I also don't see where more experience with an AL 80 in the same configuration will improve his ability to make better decisions. How much vanilla ice cream does one need to eat before he or she is ready to try chocolate?

One thing that may help might be to do a dive or two with 2 pounds of lead on a weight belt or in a pocket, where it could be ditched if the extra 2 pounds causes a problem. That would provide the experience of being 2 pounds more heavily weighted without the "risk" that seems to be assumed to come with the larger steel tank.
 
Maybe my system of thinking is wrong here but isn't the main idea to 1) be weighted so that you are neutral at 15 ft with 500 psi in the tank and 2) be weighted so you can swim to the surface without any lift from a wing. I know there are other considerations but aren't these the most important? If not , I have to start rethinking this thing.

I'm not sure about swimming up with a -10.5# tank, a -6# plate and a -2# regulator. If you lose most, or all, of your wetsuit buoyancy due to compression, getting 20# off the bottom might be a stretch. Lift bags and SMBs come to mind. But I don't think you are going to swim it up.

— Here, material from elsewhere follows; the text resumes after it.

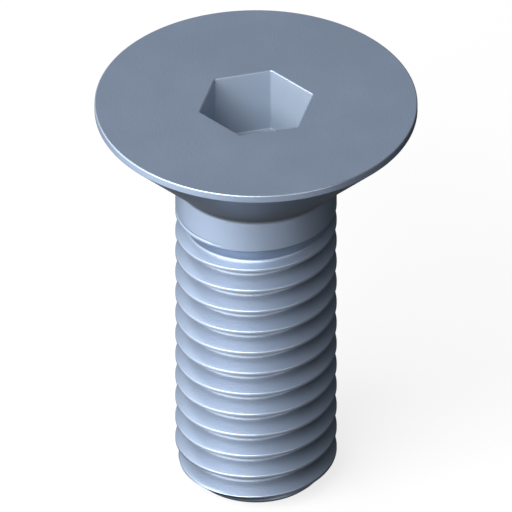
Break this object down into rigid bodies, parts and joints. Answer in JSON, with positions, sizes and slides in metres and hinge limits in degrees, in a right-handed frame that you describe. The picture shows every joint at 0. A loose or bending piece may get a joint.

I'm also not certain that even with an Al tank you can get to a situation where you are buoyant at the surface. But a SS plate makes it a certainty that you will be negative (warm water, thin wetsuit). Better to use an Al plate (or Kydex) and carry the weight on a ditchable belt/harness. Integrated weights are also a possibility in warm water.

In south-east Asia, I dove with just a Lycra skin. I carried 6# of weight on a belt and used an Al 80. If I dropped the belt, I would be, at most, about 3# negative. If my BCD worked at all, I would be ok. Otherwise I would have to ditch the rig. Then too, the BCD was probably a little floaty.

In Monterey with a 7/8mm wetsuit, getting positive at the surface is no problem. I can easily ditch 20# of lead. However, I still have the problem of swimming up some yet to be determined weight off the bottom even with no ballast.

Richard
 
DAA, I was really trying to avoid the idea of him having to buy a new plate. I agree that switching to an Al plate makes the two rigs almost comparable.
 
DAA, I was really trying to avoid the idea of him having to buy a new plate. I agree that switching to an Al plate makes the two rigs almost comparable.

Without a lot of work, found an Aluminum backplate for $45..would seem to be a reasonable investment.
 
Offshore, I often do 2 tank recreational boat trips with a single set of doubles. In NC, that means a 3mm wet suit and essentially an overweighted condition. Losing all the lift in a wing is a remote possibility unless you do something extreme like pull the elbow out of the BC or pull the inflator hose off the elbow.

But just to be prudent I have a lift bag bungeed to the bottom of the plate and in the rare case that the wing would fail, and I would not be able to swim the rig up (cramp, etc) it could be used for redundant floatation. A diver can shoot the bag from the bottom with a reel or finger spool and in effect "climb" the line. Alternatively, if the bag has a dump valve, the diver can use the bag as a BC during the ascent. You can clip the bag to the scooter ring and ascend vertically and use the pull cord to dump excess gas as you ascend. It helps to stay just a bit negative on the way up and slow way down as you approach the safety/deco stop so that you can get neutral at the stop without passing theough the stop depth. If you opt for this method you want to practice as it is not as easy as climibing an upline.